Write the material out again exactly.

═══ Data block

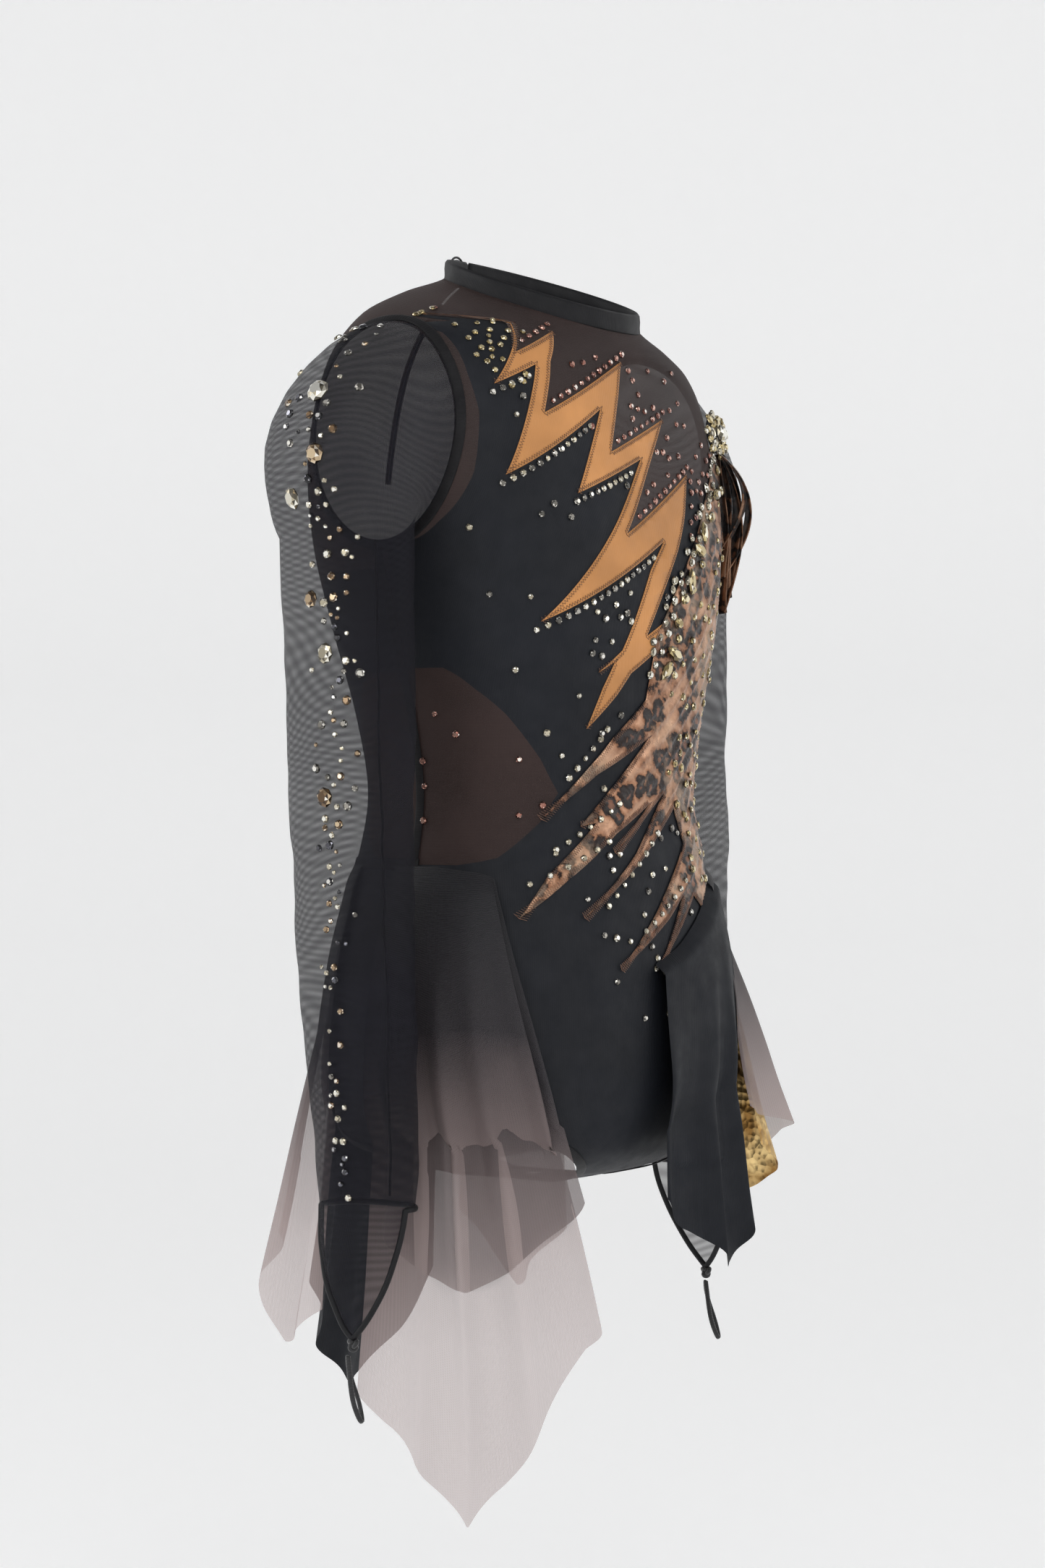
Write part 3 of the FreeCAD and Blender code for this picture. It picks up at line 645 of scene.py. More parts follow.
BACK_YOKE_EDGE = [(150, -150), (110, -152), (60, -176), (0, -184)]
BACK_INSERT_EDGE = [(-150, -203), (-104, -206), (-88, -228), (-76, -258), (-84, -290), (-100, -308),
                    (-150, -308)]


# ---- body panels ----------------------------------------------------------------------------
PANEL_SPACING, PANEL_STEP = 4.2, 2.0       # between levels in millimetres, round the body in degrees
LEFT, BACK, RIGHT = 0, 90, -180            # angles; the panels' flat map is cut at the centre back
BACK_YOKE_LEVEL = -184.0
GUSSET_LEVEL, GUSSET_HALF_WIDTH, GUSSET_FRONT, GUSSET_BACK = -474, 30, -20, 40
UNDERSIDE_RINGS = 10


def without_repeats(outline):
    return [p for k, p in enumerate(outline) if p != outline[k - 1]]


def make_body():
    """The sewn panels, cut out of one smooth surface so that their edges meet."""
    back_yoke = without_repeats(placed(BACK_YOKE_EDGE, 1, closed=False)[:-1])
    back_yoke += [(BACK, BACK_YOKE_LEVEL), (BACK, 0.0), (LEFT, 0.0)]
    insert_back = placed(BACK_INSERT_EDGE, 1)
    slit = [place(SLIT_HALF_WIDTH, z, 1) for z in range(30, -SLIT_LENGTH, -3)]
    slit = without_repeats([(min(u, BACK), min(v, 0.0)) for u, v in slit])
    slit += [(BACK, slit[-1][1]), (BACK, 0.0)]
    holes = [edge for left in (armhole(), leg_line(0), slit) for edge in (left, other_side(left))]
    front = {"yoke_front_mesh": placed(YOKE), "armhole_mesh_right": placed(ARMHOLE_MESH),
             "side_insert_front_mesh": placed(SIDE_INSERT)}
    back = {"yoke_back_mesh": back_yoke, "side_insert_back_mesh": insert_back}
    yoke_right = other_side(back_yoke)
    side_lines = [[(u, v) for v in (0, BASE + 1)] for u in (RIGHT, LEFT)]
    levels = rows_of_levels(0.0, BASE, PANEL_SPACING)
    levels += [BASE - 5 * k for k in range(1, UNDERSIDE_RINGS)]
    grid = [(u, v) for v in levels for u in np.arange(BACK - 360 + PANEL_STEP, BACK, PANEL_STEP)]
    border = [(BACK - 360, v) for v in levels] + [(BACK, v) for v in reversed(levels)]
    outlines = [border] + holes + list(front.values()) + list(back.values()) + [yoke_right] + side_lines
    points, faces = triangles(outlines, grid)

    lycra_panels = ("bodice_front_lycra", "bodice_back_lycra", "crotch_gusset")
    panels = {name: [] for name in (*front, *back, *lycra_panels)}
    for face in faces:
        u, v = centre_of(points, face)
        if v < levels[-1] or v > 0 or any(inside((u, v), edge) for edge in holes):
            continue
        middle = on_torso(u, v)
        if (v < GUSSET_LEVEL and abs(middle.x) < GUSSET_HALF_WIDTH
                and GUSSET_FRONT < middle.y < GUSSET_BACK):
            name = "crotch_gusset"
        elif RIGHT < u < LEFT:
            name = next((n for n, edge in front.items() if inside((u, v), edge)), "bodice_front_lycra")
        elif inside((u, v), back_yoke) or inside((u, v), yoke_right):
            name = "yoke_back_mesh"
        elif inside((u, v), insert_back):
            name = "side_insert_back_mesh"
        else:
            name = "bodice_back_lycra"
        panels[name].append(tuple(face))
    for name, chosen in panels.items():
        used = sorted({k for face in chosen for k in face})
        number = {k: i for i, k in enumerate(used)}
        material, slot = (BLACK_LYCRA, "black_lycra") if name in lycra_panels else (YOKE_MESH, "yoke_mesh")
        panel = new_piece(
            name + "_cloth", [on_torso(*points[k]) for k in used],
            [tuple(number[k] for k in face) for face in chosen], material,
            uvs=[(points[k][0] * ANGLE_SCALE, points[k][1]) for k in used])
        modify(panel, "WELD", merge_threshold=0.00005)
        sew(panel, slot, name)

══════

Full output:
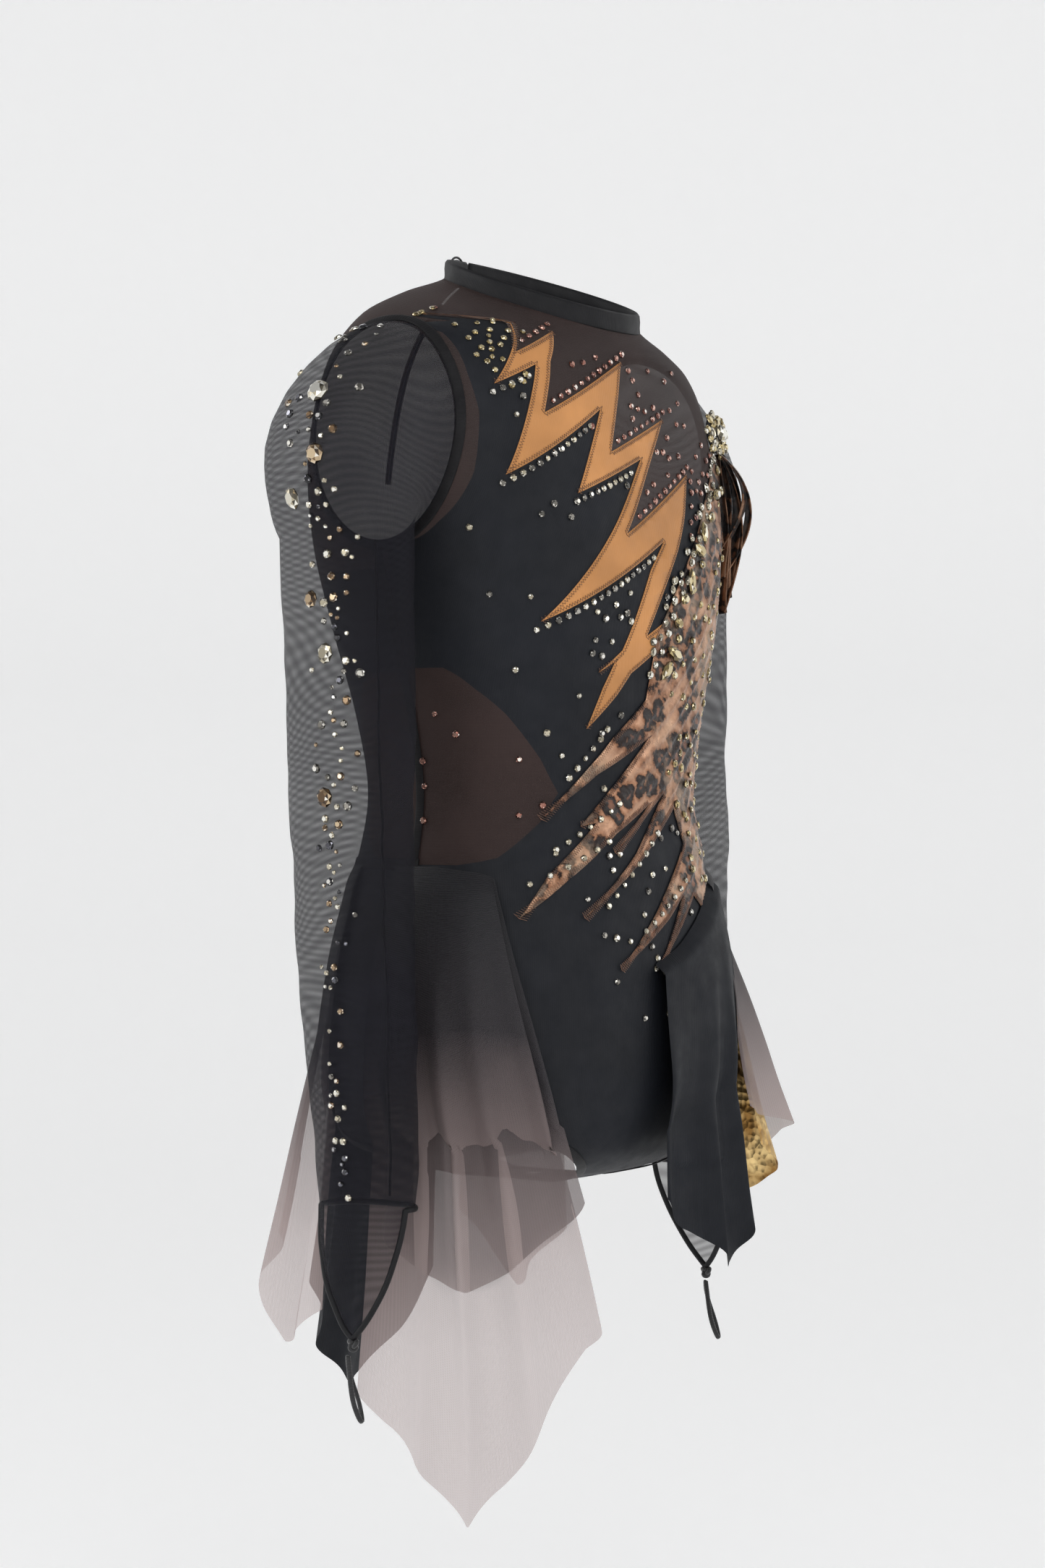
Write part 3 of the FreeCAD and Blender code for this picture. It picks up at line 645 of scene.py. More parts follow.
BACK_YOKE_EDGE = [(150, -150), (110, -152), (60, -176), (0, -184)]
BACK_INSERT_EDGE = [(-150, -203), (-104, -206), (-88, -228), (-76, -258), (-84, -290), (-100, -308),
                    (-150, -308)]


# ---- body panels ----------------------------------------------------------------------------
PANEL_SPACING, PANEL_STEP = 4.2, 2.0       # between levels in millimetres, round the body in degrees
LEFT, BACK, RIGHT = 0, 90, -180            # angles; the panels' flat map is cut at the centre back
BACK_YOKE_LEVEL = -184.0
GUSSET_LEVEL, GUSSET_HALF_WIDTH, GUSSET_FRONT, GUSSET_BACK = -474, 30, -20, 40
UNDERSIDE_RINGS = 10


def without_repeats(outline):
    return [p for k, p in enumerate(outline) if p != outline[k - 1]]


def make_body():
    """The sewn panels, cut out of one smooth surface so that their edges meet."""
    back_yoke = without_repeats(placed(BACK_YOKE_EDGE, 1, closed=False)[:-1])
    back_yoke += [(BACK, BACK_YOKE_LEVEL), (BACK, 0.0), (LEFT, 0.0)]
    insert_back = placed(BACK_INSERT_EDGE, 1)
    slit = [place(SLIT_HALF_WIDTH, z, 1) for z in range(30, -SLIT_LENGTH, -3)]
    slit = without_repeats([(min(u, BACK), min(v, 0.0)) for u, v in slit])
    slit += [(BACK, slit[-1][1]), (BACK, 0.0)]
    holes = [edge for left in (armhole(), leg_line(0), slit) for edge in (left, other_side(left))]
    front = {"yoke_front_mesh": placed(YOKE), "armhole_mesh_right": placed(ARMHOLE_MESH),
             "side_insert_front_mesh": placed(SIDE_INSERT)}
    back = {"yoke_back_mesh": back_yoke, "side_insert_back_mesh": insert_back}
    yoke_right = other_side(back_yoke)
    side_lines = [[(u, v) for v in (0, BASE + 1)] for u in (RIGHT, LEFT)]
    levels = rows_of_levels(0.0, BASE, PANEL_SPACING)
    levels += [BASE - 5 * k for k in range(1, UNDERSIDE_RINGS)]
    grid = [(u, v) for v in levels for u in np.arange(BACK - 360 + PANEL_STEP, BACK, PANEL_STEP)]
    border = [(BACK - 360, v) for v in levels] + [(BACK, v) for v in reversed(levels)]
    outlines = [border] + holes + list(front.values()) + list(back.values()) + [yoke_right] + side_lines
    points, faces = triangles(outlines, grid)

    lycra_panels = ("bodice_front_lycra", "bodice_back_lycra", "crotch_gusset")
    panels = {name: [] for name in (*front, *back, *lycra_panels)}
    for face in faces:
        u, v = centre_of(points, face)
        if v < levels[-1] or v > 0 or any(inside((u, v), edge) for edge in holes):
            continue
        middle = on_torso(u, v)
        if (v < GUSSET_LEVEL and abs(middle.x) < GUSSET_HALF_WIDTH
                and GUSSET_FRONT < middle.y < GUSSET_BACK):
            name = "crotch_gusset"
        elif RIGHT < u < LEFT:
            name = next((n for n, edge in front.items() if inside((u, v), edge)), "bodice_front_lycra")
        elif inside((u, v), back_yoke) or inside((u, v), yoke_right):
            name = "yoke_back_mesh"
        elif inside((u, v), insert_back):
            name = "side_insert_back_mesh"
        else:
            name = "bodice_back_lycra"
        panels[name].append(tuple(face))
    for name, chosen in panels.items():
        used = sorted({k for face in chosen for k in face})
        number = {k: i for i, k in enumerate(used)}
        material, slot = (BLACK_LYCRA, "black_lycra") if name in lycra_panels else (YOKE_MESH, "yoke_mesh")
        panel = new_piece(
            name + "_cloth", [on_torso(*points[k]) for k in used],
            [tuple(number[k] for k in face) for face in chosen], material,
            uvs=[(points[k][0] * ANGLE_SCALE, points[k][1]) for k in used])
        modify(panel, "WELD", merge_threshold=0.00005)
        sew(panel, slot, name)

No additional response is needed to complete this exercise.